Lax Contractor Cybersecurity Oversight
The GAO report also found gaping holes around how cybersecurity measures are enforced and assessed when it comes to the contractors that manage and operate its nuclear security enterprise sites.
NNSA, which has over 50,000 federal and contract employees at labs, plants, and sites nationwide, requires contractors to document how their subcontractors are complying with security standards through its Baseline Cybersecurity Program, which is incorporated into NNSA contracts. However, contractors’ efforts to provide this type of oversight are mixed, and three of seven contractors do not believe it is a contractual responsibility, according to GAO.
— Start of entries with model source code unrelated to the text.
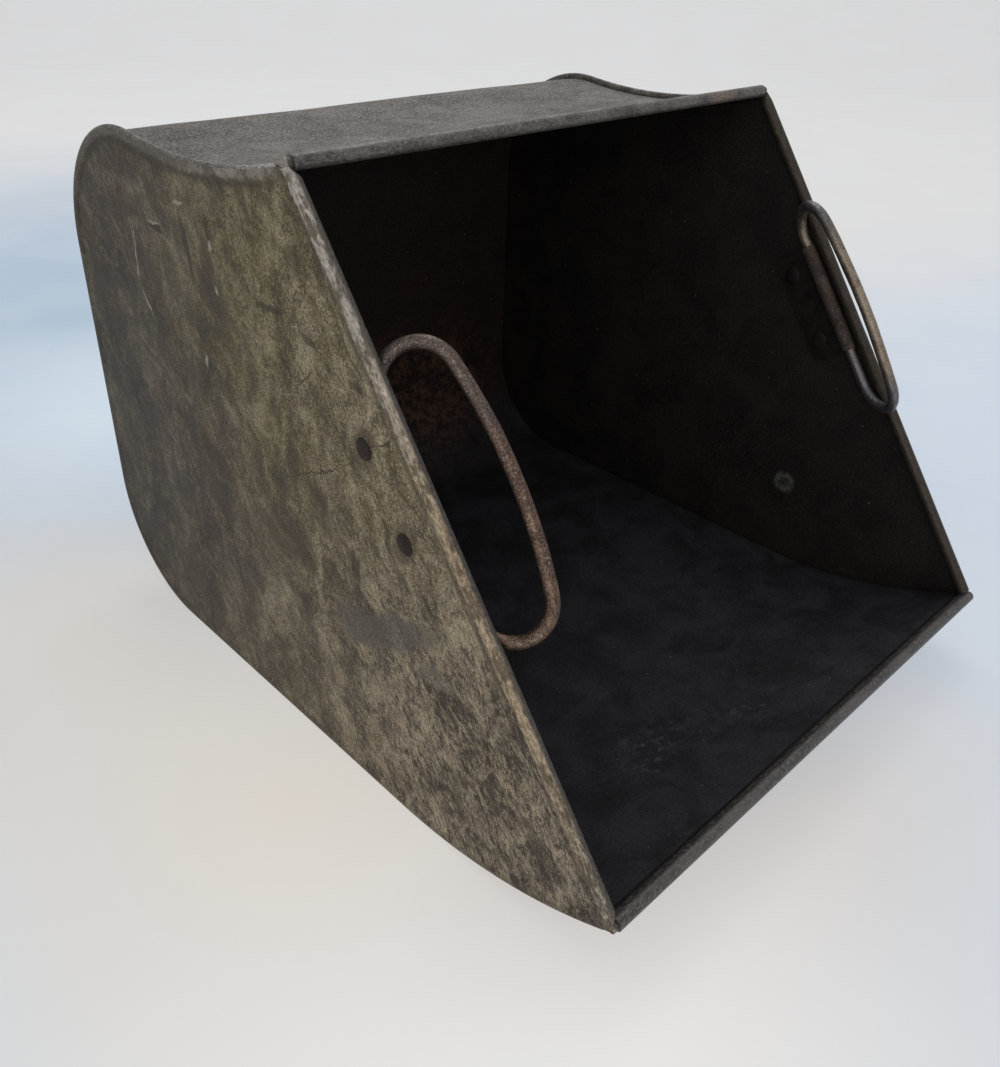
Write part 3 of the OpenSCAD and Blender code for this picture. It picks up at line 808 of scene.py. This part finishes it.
def add_field(build, seam, mouth_along, middle, seed):
    """A side's sheet between seam and roll: dented, set in, and flat behind its bracket."""
    dent = waves(seed, 20, 45, 190)
    roll_from, roll_to = mouth_along[0], mouth_along[-1]
    mouth = edge_point(mouth_along, np.full(len(mouth_along), CURL_OUT))
    low = [line(mouth[-1], seam[0], 6)]
    if roll_to == CURL_TO:
        low_in = lip_point(SIDE_DEPTH, SEAM_STOP)
        low = [line(mouth[-1], low_in, 3), [low_in], line(low_in, seam[0], 3)]
    border = np.concatenate([seam, line(seam[-1], mouth[0], 6), mouth, *low])
    n = len(border)
    loop = [(k, (k + 1) % n) for k in range(n)]
    points = [tuple(p) for p in np.concatenate([border, field_points(border, roll_from, roll_to)])]
    verts, _, faces, origin, _, _ = delaunay_2d_cdt(points, loop, [list(range(n))], 1, 1e-4)
    flat = np.array([tuple(v) for v in verts])
    depth, inset = depth_of(flat)
    clear = smooth((inset - 5.2) / 2.4)
    valley = np.exp(-((depth - VALLEY) / 1.3) ** 2) * clear * smooth((flat[:, 1] - 170) / 50)
    step = smooth((depth - 2.8) / 3.4) * clear
    sag = dent(flat) * smooth((depth - 8) / 30) * smooth((inset - 8) / 30)
    hub = edge_point(np.array([middle]), np.array([AXIS_INSET + 10]))[0]
    calm = smooth((np.hypot(*(flat - hub).T) - 24) / 40)
    x = HALF_WIDTH - FIELD_SET_IN * step + SIDE_DENT * sag * calm - 0.05 * step - 0.32 * valley
    outer_ids = build.add(place(x, flat))
    inner_ids = build.add(place(x - SHEET, flat))
    for f in faces:
        if len(set(f)) < 3:
            continue
        a, b, c = (flat[k] for k in f[:3])
        if (b[0] - a[0]) * (c[1] - a[1]) - (b[1] - a[1]) * (c[0] - a[0]) < 0:
            f = f[::-1]
        build.face([outer_ids + k for k in f], 0)
        build.face([inner_ids + k for k in f[::-1]], 1)
    # the sheet's edge between the seam and the roll, at both corners
    back = {whole: k for k, wholes in enumerate(origin) for whole in wholes}
    last_mouth = len(seam) + 5 + len(mouth) - 1
    for k in (*range(len(seam) - 1, len(seam) + 5), *range(last_mouth, n)):
        a, b = back[k], back[(k + 1) % n]
        build.face((outer_ids + a, inner_ids + a, inner_ids + b, outer_ids + b), 0)


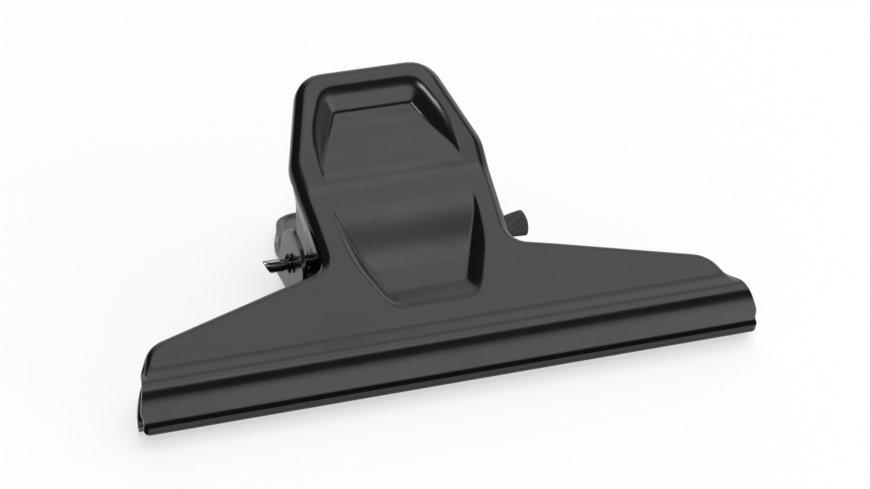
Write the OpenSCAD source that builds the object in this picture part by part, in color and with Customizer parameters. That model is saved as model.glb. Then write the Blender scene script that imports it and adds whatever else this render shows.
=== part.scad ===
// Bulldog clip: two pressed steel jaws with handles, hinged on a staked wire pin and closed by a double
// torsion spring. The clip lies on its rear jaw, as it does on a desk.

/* [Jaws] */
// Width of the jaws
jaw_w = 125; // [90:1:180]
// Thickness of the steel sheet
sheet_t = 0.8; // [0.6:0.05:1]
// Length of the flat lips that grip the paper
lip_l = 1.5; // [1:0.1:4]
// Gap between the closed lips
lip_gap = 0.1; // [0.06:0.01:0.3]
// Slope of the bead's flank
flank_a = 49; // [35:1:60]
// Length of the bead's straight flank
flank_l = 4; // [3:0.1:6]
// Outer radius of the bead's crown
crown_r = 3.2; // [2:0.1:5]
// Slope of the bead's back, where it falls to the plate
back_a = 15.6; // [5:0.2:20]
// Length of the bead's straight back
back_l = 1; // [0.5:0.1:2]
// Outer radius of the valley behind the bead
valley_r = 5.7; // [3:0.1:10]

/* [Plates] */
// Slope of the lower plate away from the clip's middle plane
plate_a = 10.9; // [9:0.1:13]
// Slope of the handle
handle_a = 21.8; // [19:0.1:25]
// Outer radius of the bend between plate and handle
bend_r = 15; // [10:0.5:25]
// Height of that bend above the jaw line
bend_y = 41.6; // [38:0.2:46]
// Height of the corner at the end of the jaw
end_y = 7.8; // [6:0.1:10]
// How far that corner lies inside the jaw's end
end_inset = 2; // [0.5:0.1:4]
// Height of the shoulder's outer end
shoulder_y = 14.6; // [12:0.1:17]
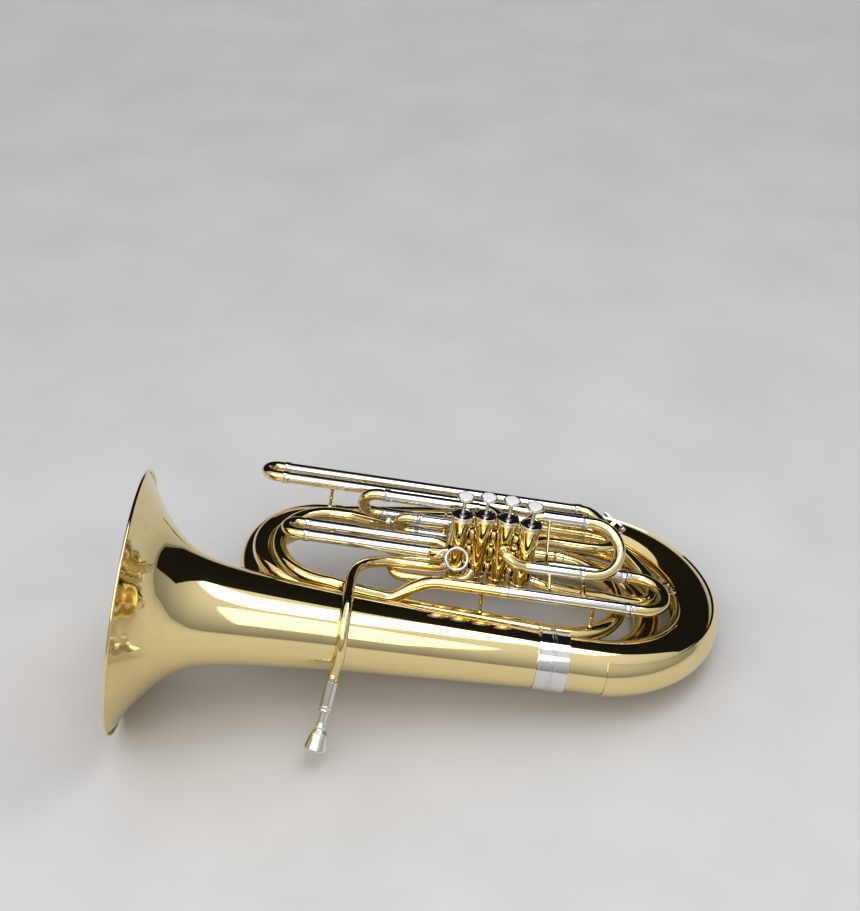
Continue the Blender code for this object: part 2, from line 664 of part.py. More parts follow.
def build_water_key(number, crook, seat, turn, parent):
    """A sprung lever with a cork cup, on a saddle that is soldered to the crook."""
    def spot(along, across, out):
        return seat + turn @ Vector((along, across, out))

    lugs = [
        place(f"helper_lug_{number}_{side}", box_mesh(spot(0, 0.0056 * side, 0.0040),
                                                      (0.006, 0.0016, 0.0125), turn),
              BRASS, parent)
        for side in (-1, 1)
    ]
    spout = place(
        f"helper_spout_{number}", rod_mesh(spot(-KEY_ARM, 0, -0.004), spot(-KEY_ARM, 0, 0.0020),
                                           0.0034), BRASS,
        parent,
    )
    combine("UNION", crook, lugs + [spout])
    barrel = rod_mesh(spot(0, -0.0044, KEY_HEIGHT), spot(0, 0.0044, KEY_HEIGHT), 0.0021)
    pivot = spot(0, 0, KEY_HEIGHT)
    lever = place(f"water_key_{number}", barrel, NICKEL, parent, origin=pivot)
    helpers = [
        box_mesh(spot(0.0, 0, KEY_HEIGHT + 0.0012), (2 * KEY_ARM, 0.0045, 0.0018), turn),
        box_mesh(spot(KEY_ARM, 0, KEY_HEIGHT + 0.0014), (0.009, 0.0085, 0.0020), turn),
        rod_mesh(spot(-KEY_ARM, 0, 0.0020 + GAP), spot(-KEY_ARM, 0, KEY_HEIGHT + 0.0016), 0.0048),
    ]
    combine("UNION", lever, [
        place(f"helper_key_{number}_{k}", mesh, NICKEL, parent) for k, mesh in enumerate(helpers)
    ])


def build_thumb_ring(parent):
    centre = Vector((0.489, 0.106, 0.090))
    axis = Vector((0.05, -0.80, 0.60)).normalized()
    wire = 0.0026
    hoop = [
        (wire * math.sin(a), 0.0170 + wire * math.cos(a)) for a in (2 * math.pi * k / 6 for k in range(6))
    ]
    ring = place("thumb_ring", turned_mesh(hoop, centre, axis, X_AXIS, 18, ring_shape=True), NICKEL, parent)
    u = (X_AXIS - axis * X_AXIS.dot(axis)).normalized()
    edge = centre - u * 0.0168
    plate = box_mesh((0.4575, 0.1192, 0.077), (0.019, 0.0016, 0.034))
    arm = rod_mesh(edge, Vector((0.4600, 0.1190, 0.084)), 0.0024)
    combine("UNION", ring, [
        place("helper_ring_plate", plate, NICKEL, parent), place("helper_ring_arm", arm, NICKEL, parent)
    ])


def add_posts(targets, parent):
    """Stays soldered to one tube, ending a hair short of its neighbour."""
    posts = [
        # the tube's node, its radius, a point on its axis, and the free end of the post
        (targets["main"][0], MAIN_R, (0.714, *MAIN_LEGS[0]), (0.716, 0.0835, 0.0132)),
        (targets["third_top_bow"], MAIN_R, (0.535, *MAIN_LEGS[0]), (0.538, 0.0765, 0.0155)),
        (targets["third_lower"][0], SLIDE_R, (0.640, *THIRD_LEGS[0]), (0.641, 0.0938, 0.0621)),
        (targets["fourth"][0], SLIDE_R, (0.280, 0.312, 0.060), (0.280, 0.3125, 0.0135)),
    ]
    for number, (target, radius, axis_point, end) in enumerate(posts):
        axis_point, end = Vector(axis_point), Vector(end)
        start = axis_point + (end - axis_point).normalized() * radius * 0.92
        helpers = [
            place(f"helper_post_{number}_{k}", mesh, BRASS, parent) for k,
            mesh in enumerate(post_meshes(start, end))
        ]
        combine("UNION", target, helpers)


def stand_on_floor(rest):
    """Moves the whole horn so that the world origin is below the middle of its box, on the floor."""
    bpy.context.view_layer.update()
    graph = bpy.context.evaluated_depsgraph_get()
    low, high = Vector((1e9, 1e9, 1e9)), Vector((-1e9, -1e9, -1e9))
    for thing in rest.children:
        if thing.hide_render:
            continue
        solid = thing.evaluated_get(graph)
        for vertex in solid.data.vertices:
            point = solid.matrix_world @ vertex.co
            low = Vector(map(min, low, point))
            high = Vector(map(max, high, point))
    rest.location = -Vector(((low.x + high.x) / 2, (low.y + high.y) / 2, low.z))


def main():
    clear_scene()
    rest = bpy.data.objects.new("rest_pose", None)
    bpy.context.scene.collection.objects.link(rest)
    rest.rotation_euler = (REST_ROLL, REST_PITCH, 0)
    build_bell(rest)
    body = build_body(rest)
    for index in range(4):
        build_valve(index, rest)
    slides = build_slides(rest)
    build_valve_tubing(rest)
    build_leadpipe(rest)
    build_thumb_ring(rest)
    seats = [
        (slides["third_lower"][1], key_seat(THIRD_BEND_X, *THIRD_LEGS, math.radians(148), SLIDE_R)),
        (slides["main"][1], key_seat(MAIN_BEND_X, *MAIN_LEGS, math.radians(124), MAIN_R)),
    ]
    for number, (crook, (seat, turn)) in enumerate(seats, start=1):
        build_water_key(number, crook, seat, turn, rest)
    add_posts({**body, **slides}, rest)
    stand_on_floor(rest)


main()
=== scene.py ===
"""The looks of a four-valve tuba lying on its back: polished surfaces, fittings, floor, light and camera.

Shapes are given in the horn's own frame, in metres: the bell's axis is X with the rim at x = 0, the valves
point up (+Z) and the tubing lies on the +Y side of the bell. REST then lays them where the CAD model lies.
"""

import math

import bmesh
import bpy
from mathutils import Euler, Matrix, Vector


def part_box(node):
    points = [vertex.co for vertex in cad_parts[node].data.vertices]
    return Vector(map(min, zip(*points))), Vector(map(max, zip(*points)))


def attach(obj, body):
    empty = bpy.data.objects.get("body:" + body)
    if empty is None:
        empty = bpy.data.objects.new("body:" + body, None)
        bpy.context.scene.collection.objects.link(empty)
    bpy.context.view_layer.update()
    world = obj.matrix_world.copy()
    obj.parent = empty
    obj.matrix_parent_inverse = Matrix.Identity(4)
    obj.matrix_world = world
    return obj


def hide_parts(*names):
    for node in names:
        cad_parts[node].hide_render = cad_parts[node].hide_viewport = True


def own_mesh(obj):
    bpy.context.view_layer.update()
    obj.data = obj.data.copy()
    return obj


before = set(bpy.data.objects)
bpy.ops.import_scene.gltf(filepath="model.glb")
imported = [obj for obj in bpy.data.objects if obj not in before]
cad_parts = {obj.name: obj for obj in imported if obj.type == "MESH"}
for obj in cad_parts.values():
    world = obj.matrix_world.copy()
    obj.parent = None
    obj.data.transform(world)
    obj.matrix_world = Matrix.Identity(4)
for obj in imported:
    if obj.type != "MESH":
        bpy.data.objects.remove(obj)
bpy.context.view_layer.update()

X_AXIS, Y_AXIS, Z_AXIS = Vector((1, 0, 0)), Vector((0, 1, 0)), Vector((0, 0, 1))
ROLL_DEGREES, PITCH_DEGREES = -3.873, 8.414
REST_TURN = Euler((math.radians(ROLL_DEGREES), math.radians(PITCH_DEGREES), 0)).to_matrix()
RIM_CENTRE = Vector((0.0015, 0, 0))
rim_low, rim_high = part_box("bell_rim_wire")
REST = Matrix.Translation((rim_low + rim_high) / 2 - REST_TURN @ RIM_CENTRE) @ REST_TURN.to_4x4()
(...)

“Representatives from each of the M&O [management and operating] contractors told us that they complied with the requirement by including cybersecurity provisions in their subcontracts,” according to the GAO report. “However, through interviews and written responses from representatives of each of the seven M&O contractors, we found that once a subcontract was awarded, M&O contractors’ monitoring of such measures was inconsistent among the sites.”
Another challenge inherent in the Baseline Cybersecurity Program is that the onus for cybersecurity oversight falls on the contractors, and no further supervision from the NNSA exists. The GAO said that while an NNSA official had proposed adding an evaluation of such oversight to its annual contractor performance evaluation process, there was no evidence that the NNSA had applied this measure.
“In light of the increasing threat to systems with federal information, NNSA needs to have greater assurance that contractors and subcontractors are implementing a standardized cybersecurity framework,” according to the GAO report. “These oversight gaps, at both the contractor and NNSA level, leave NNSA with little assurance that sensitive information held by subcontractors is effectively protected.”